Business Continuity Planning
IT teams should develop specific playbooks for responding to cloud provider outages. These should include manual workarounds, communication plans, and procedures for failing over to alternative services when possible.
Microsoft's Post-Incident Improvements
Following the outage, Microsoft has committed to several architectural improvements:
- Enhanced configuration validation with automated pre-deployment testing
- Improved rollback capabilities for rapid recovery from faulty changes
- Regional isolation enhancements to prevent global cascading failures
- Better dependency mapping between Azure Front Door and downstream services
- Enhanced monitoring for early detection of routing anomalies
Microsoft has also promised more transparent communication during incidents and better tools for customers to monitor the health of dependent services.
The Future of Cloud Resilience
The October 2025 Azure Front Door outage serves as a stark reminder that even the most sophisticated cloud platforms remain vulnerable to configuration errors and architectural dependencies. As organizations continue their cloud migration journeys, they must balance the benefits of integrated cloud services with the risks of concentrated dependencies.
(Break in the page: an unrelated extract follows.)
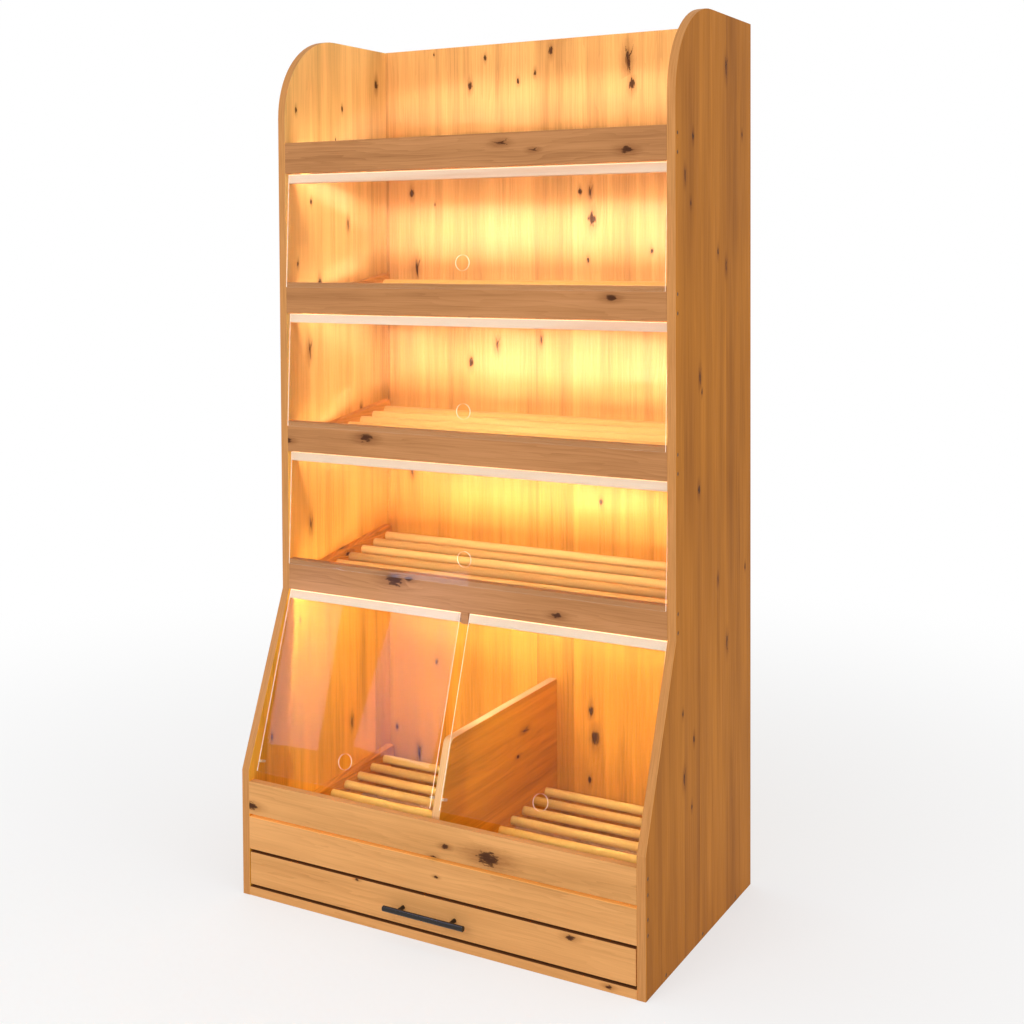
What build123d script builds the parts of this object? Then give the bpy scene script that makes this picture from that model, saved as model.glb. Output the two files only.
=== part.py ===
from build123d import *
from math import asin, atan2, cos, degrees, hypot, radians, sin, sqrt, tan
import os

# Bread display shelf: a floor-standing wooden case with an open top tray, three
# compartments behind lift-up clear flaps, two bread bins behind leaning flaps
# and a crumb drawer in the base. Its shelves and bins are open grilles of round
# rods, so that crumbs fall through.
#
# All sizes are in millimetres. X runs to the right from the middle, Y to the
# back from the front faces of the base boards, and Z up from the floor. The
# pieces are written with the origin under the middle of the whole outline.

# Case
case_width = 1000.0
case_depth = 600.0
board = 20.0
rail_count = 4
rail_height = 71.0
rail_pitch = 325.5
lowest_rail = 671.0
rail_set_back = 156.0
top_above_rail = 327.5
corner_radius = 200.0
eased_edge = 1.2

# Base
front_board_height = 74.0
front_board_gap = 6.5
slope_above_board = 24.5

# Rods and the bars that carry them
rod_diameter = 20.0
rod_in_bar = 10.0
rod_clearance = 0.1
rod_in_divider_clearance = 0.3
bar_thickness = 20.0
bar_height = 44.0
bar_duct_gap = 2.0

# Shelf grilles, low at the front
shelf_tilt = 8.0
shelf_rod_pitch = 54.5
shelf_first_rod = 41.0
shelf_rod_above_rail = 14.0
shelf_bar_ahead = 25.0

# Bin grille
bin_tilt = 3.5
bin_rod_pitch = 57.1
bin_first_rod = 47.0
bin_rod_above_board = 18.3
bin_bar_ahead = 40.0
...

Cloud providers face increasing pressure to deliver both innovation and reliability. The incident demonstrates that as cloud architectures become more complex, the potential impact of single points of failure grows correspondingly. Both providers and customers must work together to build more resilient, fault-tolerant systems that can withstand inevitable failures without catastrophic business impact.
The outage ultimately highlights the evolving nature of cloud risk management. Where organizations once worried primarily about their own infrastructure failures, they must now also contend with dependencies on external cloud services and the complex interdependencies between them. Building true resilience requires understanding these dependency chains and implementing strategies to mitigate their risks.